_JOB_
Print out every line, exactly as written.

_DATA_
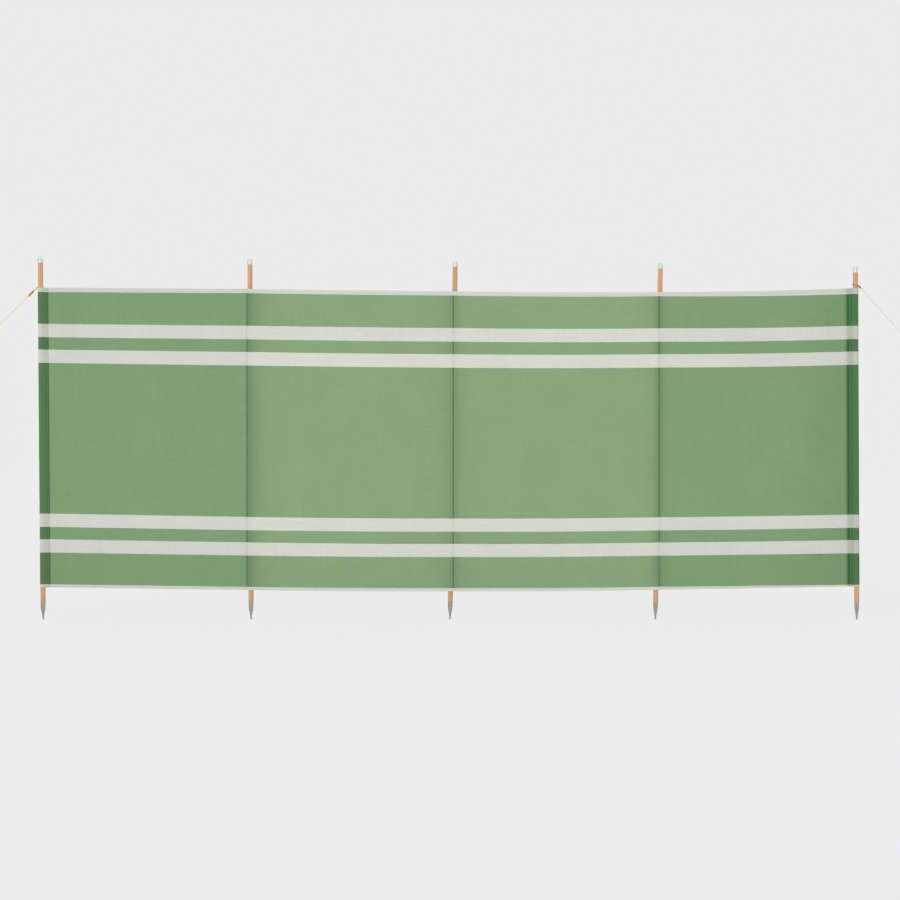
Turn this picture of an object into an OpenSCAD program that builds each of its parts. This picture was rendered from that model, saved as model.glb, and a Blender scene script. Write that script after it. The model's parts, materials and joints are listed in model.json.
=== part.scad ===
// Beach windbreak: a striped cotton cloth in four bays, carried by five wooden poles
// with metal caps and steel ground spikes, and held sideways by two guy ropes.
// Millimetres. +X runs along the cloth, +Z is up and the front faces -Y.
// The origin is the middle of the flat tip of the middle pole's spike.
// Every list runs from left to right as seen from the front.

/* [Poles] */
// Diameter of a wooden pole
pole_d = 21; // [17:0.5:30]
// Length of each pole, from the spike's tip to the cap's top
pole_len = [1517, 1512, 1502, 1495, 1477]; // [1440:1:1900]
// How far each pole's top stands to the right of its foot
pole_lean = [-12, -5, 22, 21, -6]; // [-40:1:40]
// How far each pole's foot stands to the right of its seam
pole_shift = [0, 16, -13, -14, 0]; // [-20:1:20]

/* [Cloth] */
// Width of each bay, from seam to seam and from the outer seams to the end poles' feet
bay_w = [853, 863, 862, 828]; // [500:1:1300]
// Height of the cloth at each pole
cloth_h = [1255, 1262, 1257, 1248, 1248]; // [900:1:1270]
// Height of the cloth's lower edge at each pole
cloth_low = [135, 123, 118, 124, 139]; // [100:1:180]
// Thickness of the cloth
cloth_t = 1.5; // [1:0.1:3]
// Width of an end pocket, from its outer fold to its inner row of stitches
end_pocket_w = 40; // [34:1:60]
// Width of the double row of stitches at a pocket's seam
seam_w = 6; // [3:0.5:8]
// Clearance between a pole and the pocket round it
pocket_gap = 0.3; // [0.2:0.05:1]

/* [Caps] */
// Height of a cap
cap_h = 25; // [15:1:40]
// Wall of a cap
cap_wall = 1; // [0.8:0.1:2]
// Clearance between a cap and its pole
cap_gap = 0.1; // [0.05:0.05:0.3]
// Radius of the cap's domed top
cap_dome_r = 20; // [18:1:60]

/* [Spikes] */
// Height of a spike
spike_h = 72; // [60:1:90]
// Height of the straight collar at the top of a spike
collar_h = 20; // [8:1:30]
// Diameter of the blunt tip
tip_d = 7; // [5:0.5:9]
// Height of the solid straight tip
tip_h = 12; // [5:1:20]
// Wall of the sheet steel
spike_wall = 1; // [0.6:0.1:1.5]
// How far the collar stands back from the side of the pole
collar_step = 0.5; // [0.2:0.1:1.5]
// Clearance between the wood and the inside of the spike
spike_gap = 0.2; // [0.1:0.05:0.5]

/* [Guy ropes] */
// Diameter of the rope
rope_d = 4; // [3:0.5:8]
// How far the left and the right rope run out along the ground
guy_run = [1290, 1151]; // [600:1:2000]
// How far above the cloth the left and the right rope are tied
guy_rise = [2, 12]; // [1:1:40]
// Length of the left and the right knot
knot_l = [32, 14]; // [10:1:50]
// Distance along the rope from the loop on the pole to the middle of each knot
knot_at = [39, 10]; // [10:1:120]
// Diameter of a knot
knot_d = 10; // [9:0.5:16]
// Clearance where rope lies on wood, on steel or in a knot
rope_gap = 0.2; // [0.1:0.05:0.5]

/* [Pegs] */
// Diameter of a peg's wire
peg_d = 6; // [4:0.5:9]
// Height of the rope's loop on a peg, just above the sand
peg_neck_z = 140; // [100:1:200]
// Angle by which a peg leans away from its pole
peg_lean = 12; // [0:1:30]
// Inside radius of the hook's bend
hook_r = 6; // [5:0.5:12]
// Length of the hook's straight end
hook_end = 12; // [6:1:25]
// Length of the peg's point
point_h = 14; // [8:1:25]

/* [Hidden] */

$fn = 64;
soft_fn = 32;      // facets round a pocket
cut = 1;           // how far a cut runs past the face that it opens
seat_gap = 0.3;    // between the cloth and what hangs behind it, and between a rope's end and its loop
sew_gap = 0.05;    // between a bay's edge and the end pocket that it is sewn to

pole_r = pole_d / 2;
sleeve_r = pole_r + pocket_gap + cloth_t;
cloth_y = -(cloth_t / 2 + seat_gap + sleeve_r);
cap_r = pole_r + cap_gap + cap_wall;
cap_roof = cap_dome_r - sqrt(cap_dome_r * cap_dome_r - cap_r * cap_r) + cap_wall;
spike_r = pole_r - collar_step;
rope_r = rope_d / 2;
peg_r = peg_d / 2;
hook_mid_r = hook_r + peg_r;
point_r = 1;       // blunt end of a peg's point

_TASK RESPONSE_
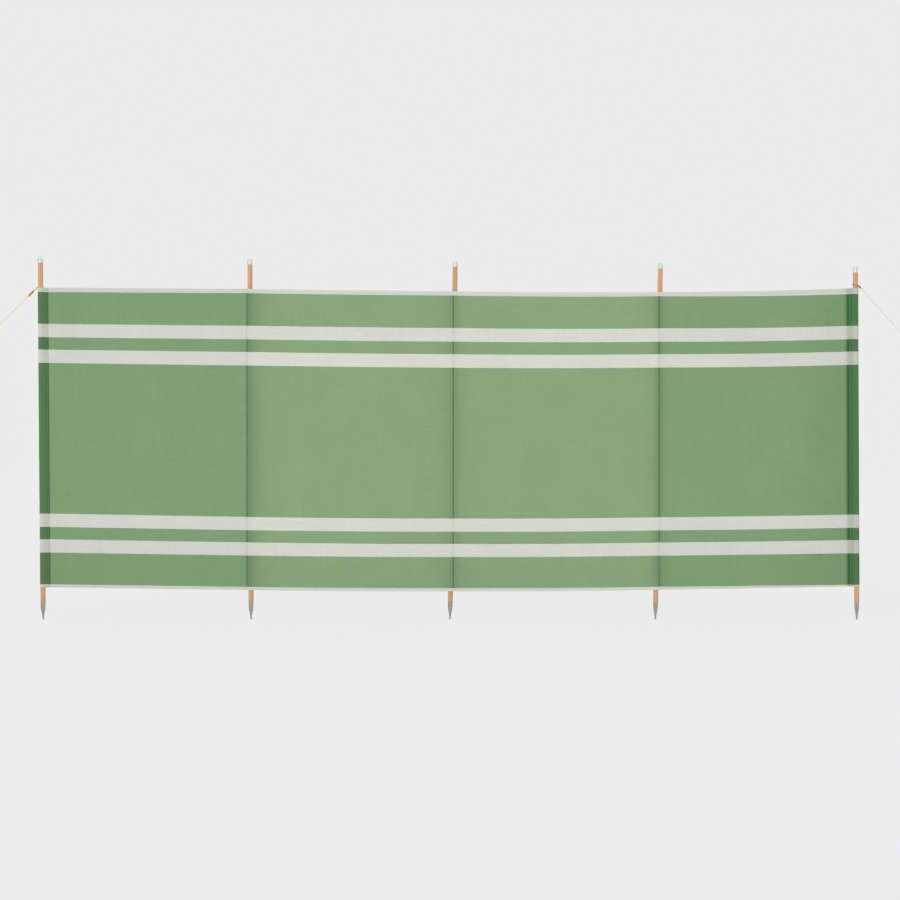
Turn this picture of an object into an OpenSCAD program that builds each of its parts. This picture was rendered from that model, saved as model.glb, and a Blender scene script. Write that script after it. The model's parts, materials and joints are listed in model.json.
=== part.scad ===
// Beach windbreak: a striped cotton cloth in four bays, carried by five wooden poles
// with metal caps and steel ground spikes, and held sideways by two guy ropes.
// Millimetres. +X runs along the cloth, +Z is up and the front faces -Y.
// The origin is the middle of the flat tip of the middle pole's spike.
// Every list runs from left to right as seen from the front.

/* [Poles] */
// Diameter of a wooden pole
pole_d = 21; // [17:0.5:30]
// Length of each pole, from the spike's tip to the cap's top
pole_len = [1517, 1512, 1502, 1495, 1477]; // [1440:1:1900]
// How far each pole's top stands to the right of its foot
pole_lean = [-12, -5, 22, 21, -6]; // [-40:1:40]
// How far each pole's foot stands to the right of its seam
pole_shift = [0, 16, -13, -14, 0]; // [-20:1:20]

/* [Cloth] */
// Width of each bay, from seam to seam and from the outer seams to the end poles' feet
bay_w = [853, 863, 862, 828]; // [500:1:1300]
// Height of the cloth at each pole
cloth_h = [1255, 1262, 1257, 1248, 1248]; // [900:1:1270]
// Height of the cloth's lower edge at each pole
cloth_low = [135, 123, 118, 124, 139]; // [100:1:180]
// Thickness of the cloth
cloth_t = 1.5; // [1:0.1:3]
// Width of an end pocket, from its outer fold to its inner row of stitches
end_pocket_w = 40; // [34:1:60]
// Width of the double row of stitches at a pocket's seam
seam_w = 6; // [3:0.5:8]
// Clearance between a pole and the pocket round it
pocket_gap = 0.3; // [0.2:0.05:1]

/* [Caps] */
// Height of a cap
cap_h = 25; // [15:1:40]
// Wall of a cap
cap_wall = 1; // [0.8:0.1:2]
// Clearance between a cap and its pole
cap_gap = 0.1; // [0.05:0.05:0.3]
// Radius of the cap's domed top
cap_dome_r = 20; // [18:1:60]

/* [Spikes] */
// Height of a spike
spike_h = 72; // [60:1:90]
// Height of the straight collar at the top of a spike
collar_h = 20; // [8:1:30]
// Diameter of the blunt tip
tip_d = 7; // [5:0.5:9]
// Height of the solid straight tip
tip_h = 12; // [5:1:20]
// Wall of the sheet steel
spike_wall = 1; // [0.6:0.1:1.5]
// How far the collar stands back from the side of the pole
collar_step = 0.5; // [0.2:0.1:1.5]
// Clearance between the wood and the inside of the spike
spike_gap = 0.2; // [0.1:0.05:0.5]

/* [Guy ropes] */
// Diameter of the rope
rope_d = 4; // [3:0.5:8]
// How far the left and the right rope run out along the ground
guy_run = [1290, 1151]; // [600:1:2000]
// How far above the cloth the left and the right rope are tied
guy_rise = [2, 12]; // [1:1:40]
// Length of the left and the right knot
knot_l = [32, 14]; // [10:1:50]
// Distance along the rope from the loop on the pole to the middle of each knot
knot_at = [39, 10]; // [10:1:120]
// Diameter of a knot
knot_d = 10; // [9:0.5:16]
// Clearance where rope lies on wood, on steel or in a knot
rope_gap = 0.2; // [0.1:0.05:0.5]

/* [Pegs] */
// Diameter of a peg's wire
peg_d = 6; // [4:0.5:9]
// Height of the rope's loop on a peg, just above the sand
peg_neck_z = 140; // [100:1:200]
// Angle by which a peg leans away from its pole
peg_lean = 12; // [0:1:30]
// Inside radius of the hook's bend
hook_r = 6; // [5:0.5:12]
// Length of the hook's straight end
hook_end = 12; // [6:1:25]
// Length of the peg's point
point_h = 14; // [8:1:25]

/* [Hidden] */

$fn = 64;
soft_fn = 32;      // facets round a pocket
cut = 1;           // how far a cut runs past the face that it opens
seat_gap = 0.3;    // between the cloth and what hangs behind it, and between a rope's end and its loop
sew_gap = 0.05;    // between a bay's edge and the end pocket that it is sewn to

pole_r = pole_d / 2;
sleeve_r = pole_r + pocket_gap + cloth_t;
cloth_y = -(cloth_t / 2 + seat_gap + sleeve_r);
cap_r = pole_r + cap_gap + cap_wall;
cap_roof = cap_dome_r - sqrt(cap_dome_r * cap_dome_r - cap_r * cap_r) + cap_wall;
spike_r = pole_r - collar_step;
rope_r = rope_d / 2;
peg_r = peg_d / 2;
hook_mid_r = hook_r + peg_r;
point_r = 1;       // blunt end of a peg's point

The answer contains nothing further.